● **WORK REQUIRED**
Print all the data, keeping every line exactly as it is.
***** RECORDS TO USE *****
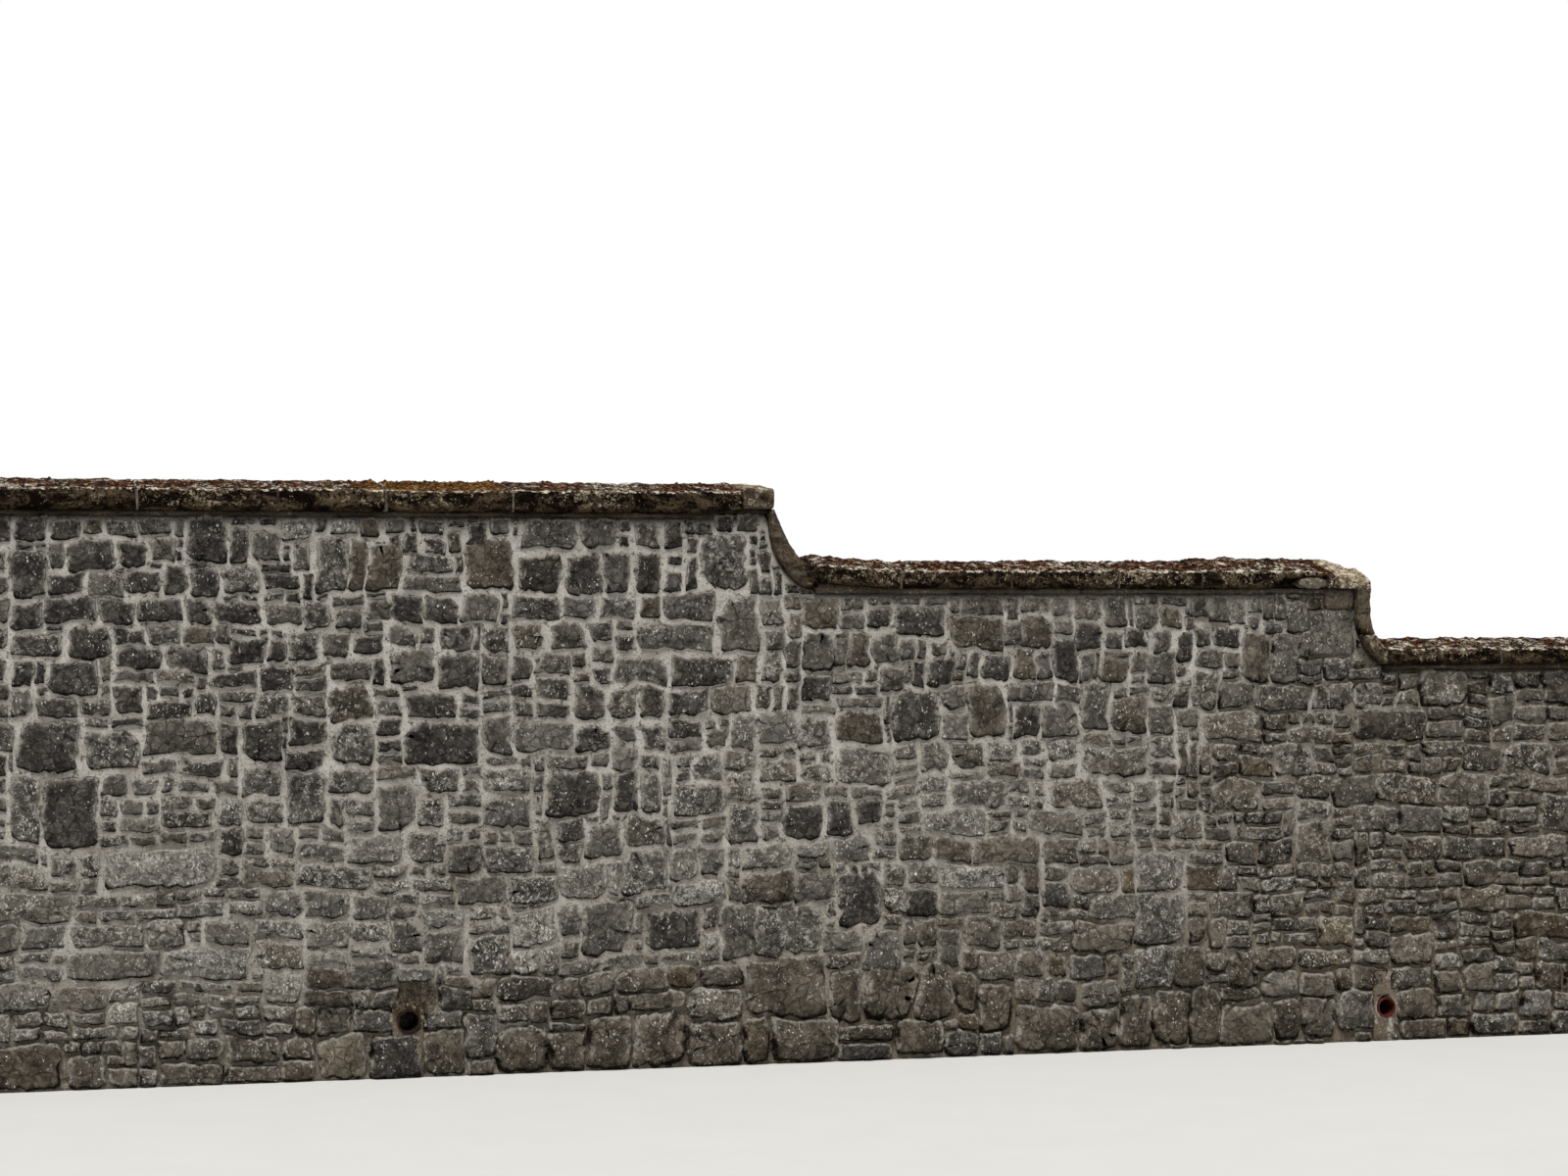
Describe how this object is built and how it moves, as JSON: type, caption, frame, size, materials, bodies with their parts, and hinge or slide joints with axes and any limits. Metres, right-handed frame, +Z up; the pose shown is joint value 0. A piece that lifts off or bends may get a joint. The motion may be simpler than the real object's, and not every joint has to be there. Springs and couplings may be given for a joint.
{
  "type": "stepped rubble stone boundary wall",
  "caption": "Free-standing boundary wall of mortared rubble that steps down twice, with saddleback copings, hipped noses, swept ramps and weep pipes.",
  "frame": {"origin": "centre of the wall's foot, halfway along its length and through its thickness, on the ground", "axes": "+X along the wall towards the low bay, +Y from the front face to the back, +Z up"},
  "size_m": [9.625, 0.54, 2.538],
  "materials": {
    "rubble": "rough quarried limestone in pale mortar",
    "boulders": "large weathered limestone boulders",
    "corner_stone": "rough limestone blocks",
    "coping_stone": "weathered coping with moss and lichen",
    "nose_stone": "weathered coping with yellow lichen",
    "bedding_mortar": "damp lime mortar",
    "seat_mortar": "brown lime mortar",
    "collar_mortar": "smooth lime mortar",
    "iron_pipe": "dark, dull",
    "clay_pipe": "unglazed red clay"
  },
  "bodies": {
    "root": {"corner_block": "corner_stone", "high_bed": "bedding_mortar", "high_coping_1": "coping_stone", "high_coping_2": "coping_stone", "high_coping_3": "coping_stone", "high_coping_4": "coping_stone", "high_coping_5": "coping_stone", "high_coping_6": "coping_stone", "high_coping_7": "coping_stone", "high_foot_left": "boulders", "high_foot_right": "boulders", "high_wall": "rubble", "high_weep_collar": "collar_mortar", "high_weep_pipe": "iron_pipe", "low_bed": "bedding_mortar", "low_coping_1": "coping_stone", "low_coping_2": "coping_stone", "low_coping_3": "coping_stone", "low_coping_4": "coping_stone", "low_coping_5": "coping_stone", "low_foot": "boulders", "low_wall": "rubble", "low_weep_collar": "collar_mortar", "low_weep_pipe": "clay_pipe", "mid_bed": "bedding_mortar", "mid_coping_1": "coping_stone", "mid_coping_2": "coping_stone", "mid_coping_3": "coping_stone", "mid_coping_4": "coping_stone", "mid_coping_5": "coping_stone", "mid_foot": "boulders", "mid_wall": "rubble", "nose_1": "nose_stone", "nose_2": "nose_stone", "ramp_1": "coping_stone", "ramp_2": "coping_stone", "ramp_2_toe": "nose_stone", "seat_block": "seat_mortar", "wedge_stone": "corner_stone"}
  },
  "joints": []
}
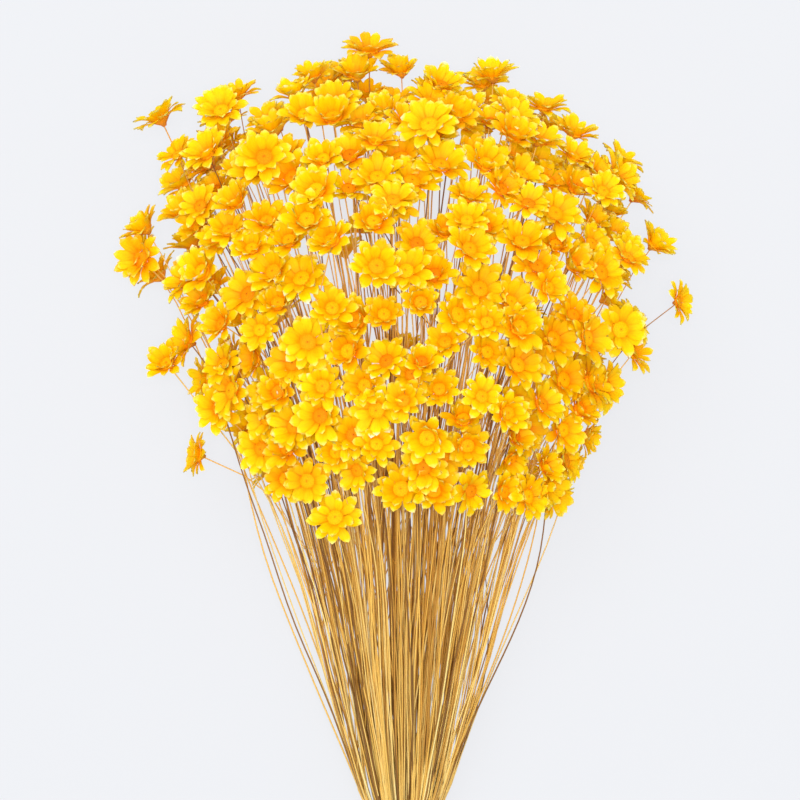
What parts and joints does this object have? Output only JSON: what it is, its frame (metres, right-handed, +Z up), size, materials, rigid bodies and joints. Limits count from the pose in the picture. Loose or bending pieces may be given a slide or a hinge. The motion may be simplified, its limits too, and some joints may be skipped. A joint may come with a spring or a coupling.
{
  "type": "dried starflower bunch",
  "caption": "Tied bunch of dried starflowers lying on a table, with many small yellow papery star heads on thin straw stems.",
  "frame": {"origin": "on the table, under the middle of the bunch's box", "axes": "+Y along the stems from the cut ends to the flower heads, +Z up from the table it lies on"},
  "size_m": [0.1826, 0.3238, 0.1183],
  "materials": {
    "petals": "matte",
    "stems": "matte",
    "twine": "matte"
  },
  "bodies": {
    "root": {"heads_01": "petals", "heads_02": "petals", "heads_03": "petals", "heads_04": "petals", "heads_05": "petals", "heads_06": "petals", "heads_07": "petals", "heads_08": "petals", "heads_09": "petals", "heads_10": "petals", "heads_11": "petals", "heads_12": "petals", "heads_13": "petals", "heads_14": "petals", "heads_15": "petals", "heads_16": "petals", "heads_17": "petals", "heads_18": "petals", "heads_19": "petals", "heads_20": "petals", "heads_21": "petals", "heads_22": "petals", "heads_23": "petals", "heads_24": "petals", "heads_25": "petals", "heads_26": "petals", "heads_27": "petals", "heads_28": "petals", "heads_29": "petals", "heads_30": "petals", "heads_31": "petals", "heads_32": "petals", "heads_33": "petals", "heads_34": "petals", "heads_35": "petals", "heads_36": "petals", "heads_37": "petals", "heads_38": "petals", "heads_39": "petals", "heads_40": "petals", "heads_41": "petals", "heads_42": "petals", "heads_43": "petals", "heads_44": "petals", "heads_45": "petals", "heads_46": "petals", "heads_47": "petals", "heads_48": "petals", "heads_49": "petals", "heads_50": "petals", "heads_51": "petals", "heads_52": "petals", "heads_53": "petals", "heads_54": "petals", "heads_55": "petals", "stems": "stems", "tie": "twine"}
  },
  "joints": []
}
*****
● **CORRECT RESPONSE**
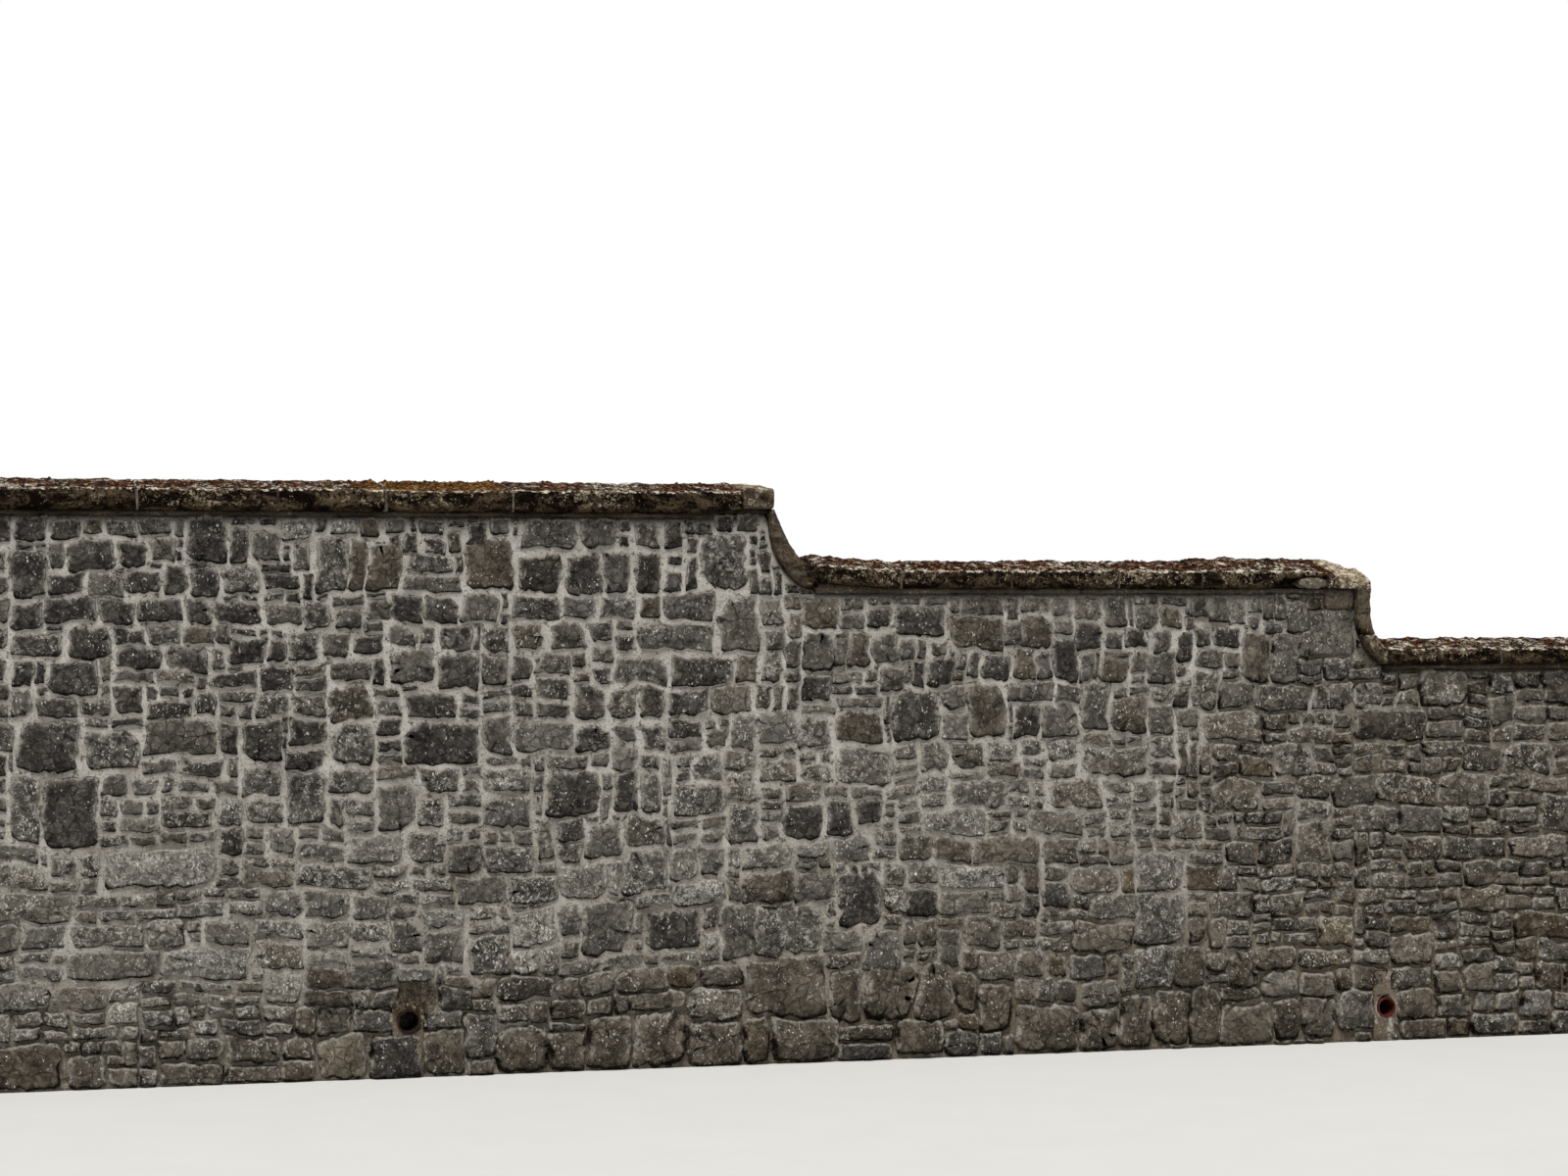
Describe how this object is built and how it moves, as JSON: type, caption, frame, size, materials, bodies with their parts, and hinge or slide joints with axes and any limits. Metres, right-handed frame, +Z up; the pose shown is joint value 0. A piece that lifts off or bends may get a joint. The motion may be simpler than the real object's, and not every joint has to be there. Springs and couplings may be given for a joint.
{
  "type": "stepped rubble stone boundary wall",
  "caption": "Free-standing boundary wall of mortared rubble that steps down twice, with saddleback copings, hipped noses, swept ramps and weep pipes.",
  "frame": {"origin": "centre of the wall's foot, halfway along its length and through its thickness, on the ground", "axes": "+X along the wall towards the low bay, +Y from the front face to the back, +Z up"},
  "size_m": [9.625, 0.54, 2.538],
  "materials": {
    "rubble": "rough quarried limestone in pale mortar",
    "boulders": "large weathered limestone boulders",
    "corner_stone": "rough limestone blocks",
    "coping_stone": "weathered coping with moss and lichen",
    "nose_stone": "weathered coping with yellow lichen",
    "bedding_mortar": "damp lime mortar",
    "seat_mortar": "brown lime mortar",
    "collar_mortar": "smooth lime mortar",
    "iron_pipe": "dark, dull",
    "clay_pipe": "unglazed red clay"
  },
  "bodies": {
    "root": {"corner_block": "corner_stone", "high_bed": "bedding_mortar", "high_coping_1": "coping_stone", "high_coping_2": "coping_stone", "high_coping_3": "coping_stone", "high_coping_4": "coping_stone", "high_coping_5": "coping_stone", "high_coping_6": "coping_stone", "high_coping_7": "coping_stone", "high_foot_left": "boulders", "high_foot_right": "boulders", "high_wall": "rubble", "high_weep_collar": "collar_mortar", "high_weep_pipe": "iron_pipe", "low_bed": "bedding_mortar", "low_coping_1": "coping_stone", "low_coping_2": "coping_stone", "low_coping_3": "coping_stone", "low_coping_4": "coping_stone", "low_coping_5": "coping_stone", "low_foot": "boulders", "low_wall": "rubble", "low_weep_collar": "collar_mortar", "low_weep_pipe": "clay_pipe", "mid_bed": "bedding_mortar", "mid_coping_1": "coping_stone", "mid_coping_2": "coping_stone", "mid_coping_3": "coping_stone", "mid_coping_4": "coping_stone", "mid_coping_5": "coping_stone", "mid_foot": "boulders", "mid_wall": "rubble", "nose_1": "nose_stone", "nose_2": "nose_stone", "ramp_1": "coping_stone", "ramp_2": "coping_stone", "ramp_2_toe": "nose_stone", "seat_block": "seat_mortar", "wedge_stone": "corner_stone"}
  },
  "joints": []
}
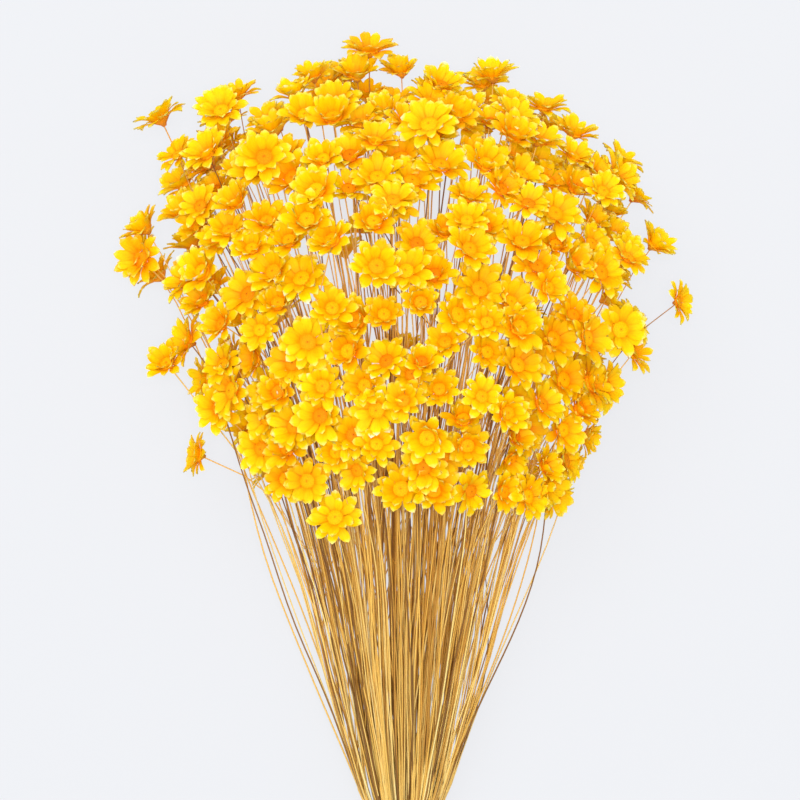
What parts and joints does this object have? Output only JSON: what it is, its frame (metres, right-handed, +Z up), size, materials, rigid bodies and joints. Limits count from the pose in the picture. Loose or bending pieces may be given a slide or a hinge. The motion may be simplified, its limits too, and some joints may be skipped. A joint may come with a spring or a coupling.
{
  "type": "dried starflower bunch",
  "caption": "Tied bunch of dried starflowers lying on a table, with many small yellow papery star heads on thin straw stems.",
  "frame": {"origin": "on the table, under the middle of the bunch's box", "axes": "+Y along the stems from the cut ends to the flower heads, +Z up from the table it lies on"},
  "size_m": [0.1826, 0.3238, 0.1183],
  "materials": {
    "petals": "matte",
    "stems": "matte",
    "twine": "matte"
  },
  "bodies": {
    "root": {"heads_01": "petals", "heads_02": "petals", "heads_03": "petals", "heads_04": "petals", "heads_05": "petals", "heads_06": "petals", "heads_07": "petals", "heads_08": "petals", "heads_09": "petals", "heads_10": "petals", "heads_11": "petals", "heads_12": "petals", "heads_13": "petals", "heads_14": "petals", "heads_15": "petals", "heads_16": "petals", "heads_17": "petals", "heads_18": "petals", "heads_19": "petals", "heads_20": "petals", "heads_21": "petals", "heads_22": "petals", "heads_23": "petals", "heads_24": "petals", "heads_25": "petals", "heads_26": "petals", "heads_27": "petals", "heads_28": "petals", "heads_29": "petals", "heads_30": "petals", "heads_31": "petals", "heads_32": "petals", "heads_33": "petals", "heads_34": "petals", "heads_35": "petals", "heads_36": "petals", "heads_37": "petals", "heads_38": "petals", "heads_39": "petals", "heads_40": "petals", "heads_41": "petals", "heads_42": "petals", "heads_43": "petals", "heads_44": "petals", "heads_45": "petals", "heads_46": "petals", "heads_47": "petals", "heads_48": "petals", "heads_49": "petals", "heads_50": "petals", "heads_51": "petals", "heads_52": "petals", "heads_53": "petals", "heads_54": "petals", "heads_55": "petals", "stems": "stems", "tie": "twine"}
  },
  "joints": []
}